++++ Dataset records

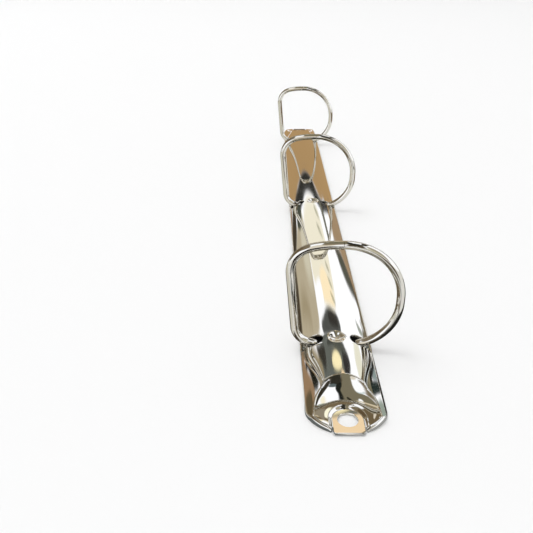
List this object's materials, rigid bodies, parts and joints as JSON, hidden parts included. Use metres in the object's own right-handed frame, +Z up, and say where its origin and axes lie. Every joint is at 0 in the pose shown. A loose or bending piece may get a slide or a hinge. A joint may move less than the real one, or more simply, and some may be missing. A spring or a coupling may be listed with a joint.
{
  "type": "ring binder mechanism",
  "caption": "Binder mechanism with D-shaped wire rings on an arched metal cover; each ring parts at the top into two halves that swing on hinge plates to take punched sheets.",
  "frame": {"origin": "midway between the two mounting holes, on the plane that the mechanism is fastened to", "axes": "+Z up from the base, +Y along the mechanism, +X towards the round side of the rings"},
  "size_m": [0.0334, 0.2858, 0.0352],
  "materials": {
    "plated_cover": "bright nickel plate",
    "plated_wire": "bright nickel plate",
    "plated_plate": "dull plate"
  },
  "bodies": {
    "cover": {"cover": "plated_cover"},
    "left_plate": {"hinge_plate_left": "plated_plate", "ring_left_front": "plated_wire", "ring_left_middle": "plated_wire", "ring_left_rear": "plated_wire"},
    "right_plate": {"hinge_plate_right": "plated_plate", "ring_right_front": "plated_wire", "ring_right_middle": "plated_wire", "ring_right_rear": "plated_wire"}
  },
  "joints": [
    {"name": "left_swing", "type": "hinge", "parent": "cover", "child": "left_plate", "pos_m": [-0.00829, 0, 0.00115], "axis": [0, -1, 0], "range_deg": [0, 14.5]},
    {"name": "right_swing", "type": "hinge", "parent": "cover", "child": "right_plate", "pos_m": [0.00829, 0, 0.00115], "axis": [0, 1, 0], "range_deg": [0, 14.5]}
  ],
  "couplings": [
    {"joint": "right_swing", "follows": "left_swing", "ratio": 1}
  ]
}
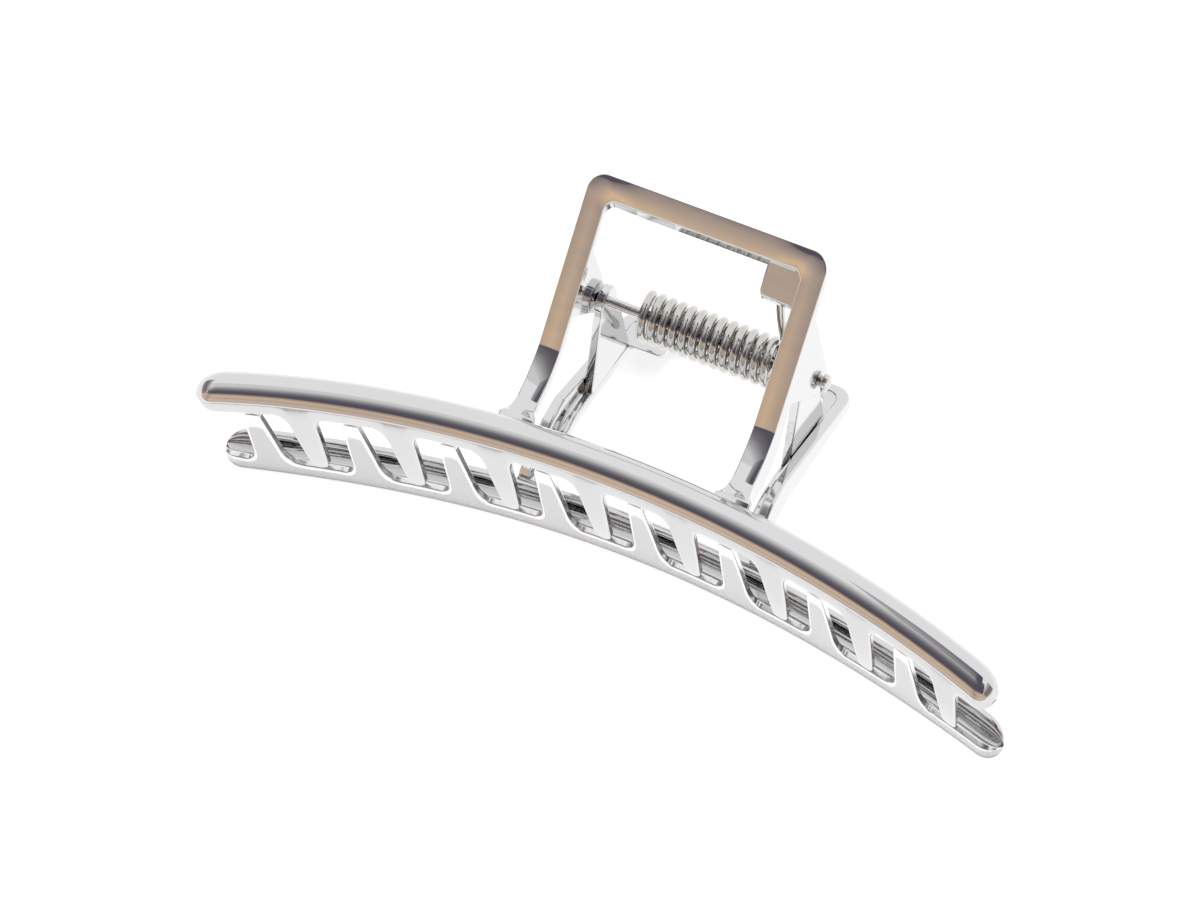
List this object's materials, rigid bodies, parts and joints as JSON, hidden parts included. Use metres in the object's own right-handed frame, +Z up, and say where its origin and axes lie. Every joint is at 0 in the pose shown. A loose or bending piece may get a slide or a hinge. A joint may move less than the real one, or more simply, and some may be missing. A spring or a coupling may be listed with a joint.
{
  "type": "hair claw clip",
  "caption": "Metal hair claw: long toothed jaws with square open handles, hinged on a pin and closed by a torsion spring.",
  "frame": {"origin": "centre of the bounding box's bottom face, on the surface the closed clip lies on", "axes": "+X along the hinge pin and the clip's length, +Y from the teeth to the handles, +Z up"},
  "size_m": [0.1036, 0.048, 0.044],
  "materials": {
    "jaw_chrome": "bright silver plating over a smooth casting",
    "pin_steel": "plated steel, fine turned marks, peened ends",
    "spring_steel": "bright drawn spring wire"
  },
  "bodies": {
    "lower": {"lower_jaw": "jaw_chrome", "hinge_pin": "pin_steel", "torsion_spring": "spring_steel"},
    "upper": {"upper_jaw": "jaw_chrome"}
  },
  "joints": [
    {"name": "jaw_hinge", "type": "hinge", "parent": "lower", "child": "upper", "pos_m": [0, 0.01112, 0.02015], "axis": [-1, 0, 0], "range_deg": [0, 60], "stiffness_Nm_per_rad": 0.12, "springref_deg": -57.3, "deforming": ["torsion_spring"]}
  ]
}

++++++++

Print the whole listing again, exactly.

#### Full solution:
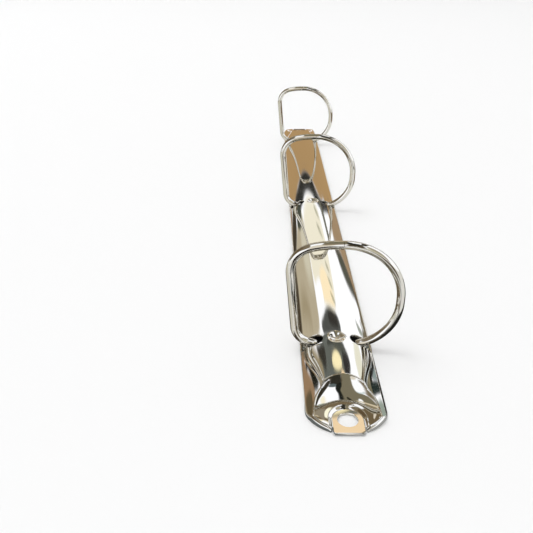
List this object's materials, rigid bodies, parts and joints as JSON, hidden parts included. Use metres in the object's own right-handed frame, +Z up, and say where its origin and axes lie. Every joint is at 0 in the pose shown. A loose or bending piece may get a slide or a hinge. A joint may move less than the real one, or more simply, and some may be missing. A spring or a coupling may be listed with a joint.
{
  "type": "ring binder mechanism",
  "caption": "Binder mechanism with D-shaped wire rings on an arched metal cover; each ring parts at the top into two halves that swing on hinge plates to take punched sheets.",
  "frame": {"origin": "midway between the two mounting holes, on the plane that the mechanism is fastened to", "axes": "+Z up from the base, +Y along the mechanism, +X towards the round side of the rings"},
  "size_m": [0.0334, 0.2858, 0.0352],
  "materials": {
    "plated_cover": "bright nickel plate",
    "plated_wire": "bright nickel plate",
    "plated_plate": "dull plate"
  },
  "bodies": {
    "cover": {"cover": "plated_cover"},
    "left_plate": {"hinge_plate_left": "plated_plate", "ring_left_front": "plated_wire", "ring_left_middle": "plated_wire", "ring_left_rear": "plated_wire"},
    "right_plate": {"hinge_plate_right": "plated_plate", "ring_right_front": "plated_wire", "ring_right_middle": "plated_wire", "ring_right_rear": "plated_wire"}
  },
  "joints": [
    {"name": "left_swing", "type": "hinge", "parent": "cover", "child": "left_plate", "pos_m": [-0.00829, 0, 0.00115], "axis": [0, -1, 0], "range_deg": [0, 14.5]},
    {"name": "right_swing", "type": "hinge", "parent": "cover", "child": "right_plate", "pos_m": [0.00829, 0, 0.00115], "axis": [0, 1, 0], "range_deg": [0, 14.5]}
  ],
  "couplings": [
    {"joint": "right_swing", "follows": "left_swing", "ratio": 1}
  ]
}
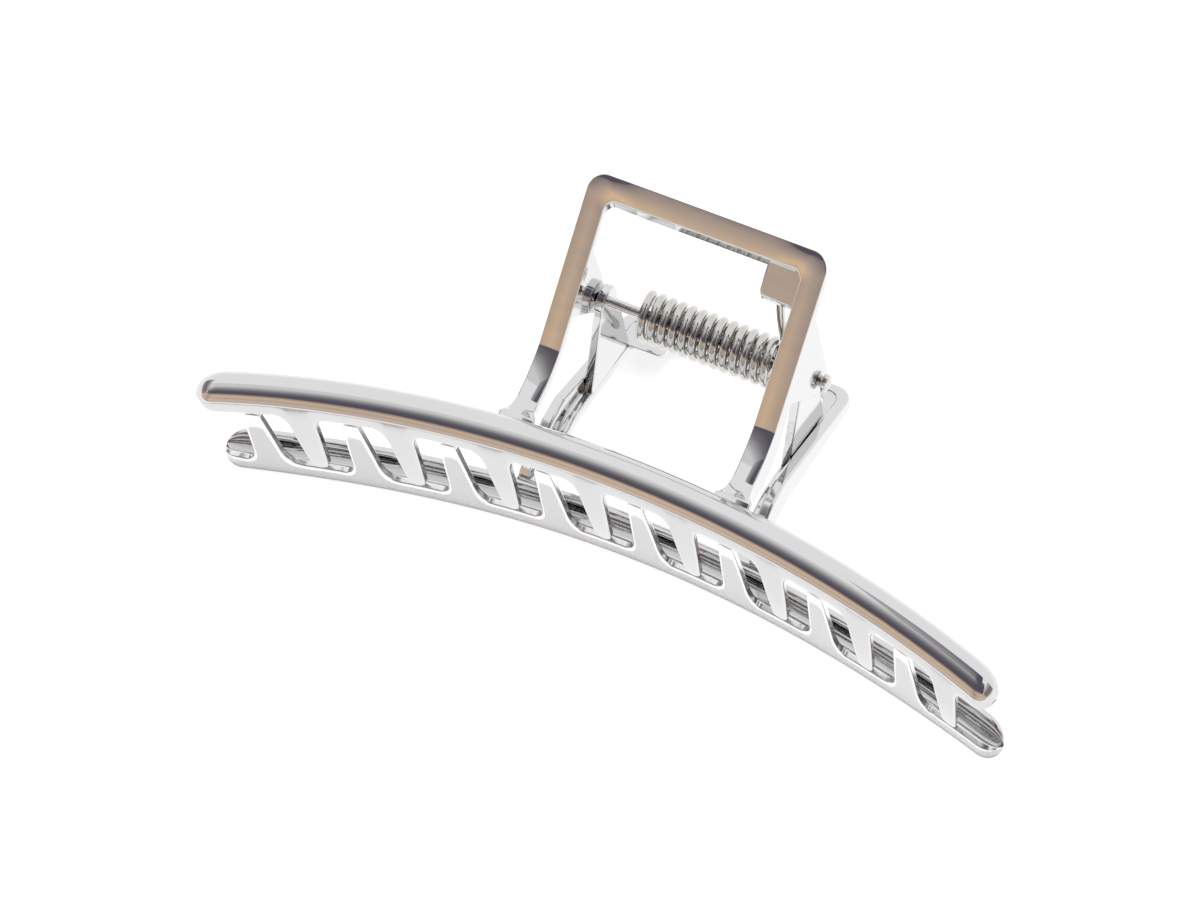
List this object's materials, rigid bodies, parts and joints as JSON, hidden parts included. Use metres in the object's own right-handed frame, +Z up, and say where its origin and axes lie. Every joint is at 0 in the pose shown. A loose or bending piece may get a slide or a hinge. A joint may move less than the real one, or more simply, and some may be missing. A spring or a coupling may be listed with a joint.
{
  "type": "hair claw clip",
  "caption": "Metal hair claw: long toothed jaws with square open handles, hinged on a pin and closed by a torsion spring.",
  "frame": {"origin": "centre of the bounding box's bottom face, on the surface the closed clip lies on", "axes": "+X along the hinge pin and the clip's length, +Y from the teeth to the handles, +Z up"},
  "size_m": [0.1036, 0.048, 0.044],
  "materials": {
    "jaw_chrome": "bright silver plating over a smooth casting",
    "pin_steel": "plated steel, fine turned marks, peened ends",
    "spring_steel": "bright drawn spring wire"
  },
  "bodies": {
    "lower": {"lower_jaw": "jaw_chrome", "hinge_pin": "pin_steel", "torsion_spring": "spring_steel"},
    "upper": {"upper_jaw": "jaw_chrome"}
  },
  "joints": [
    {"name": "jaw_hinge", "type": "hinge", "parent": "lower", "child": "upper", "pos_m": [0, 0.01112, 0.02015], "axis": [-1, 0, 0], "range_deg": [0, 60], "stiffness_Nm_per_rad": 0.12, "springref_deg": -57.3, "deforming": ["torsion_spring"]}
  ]
}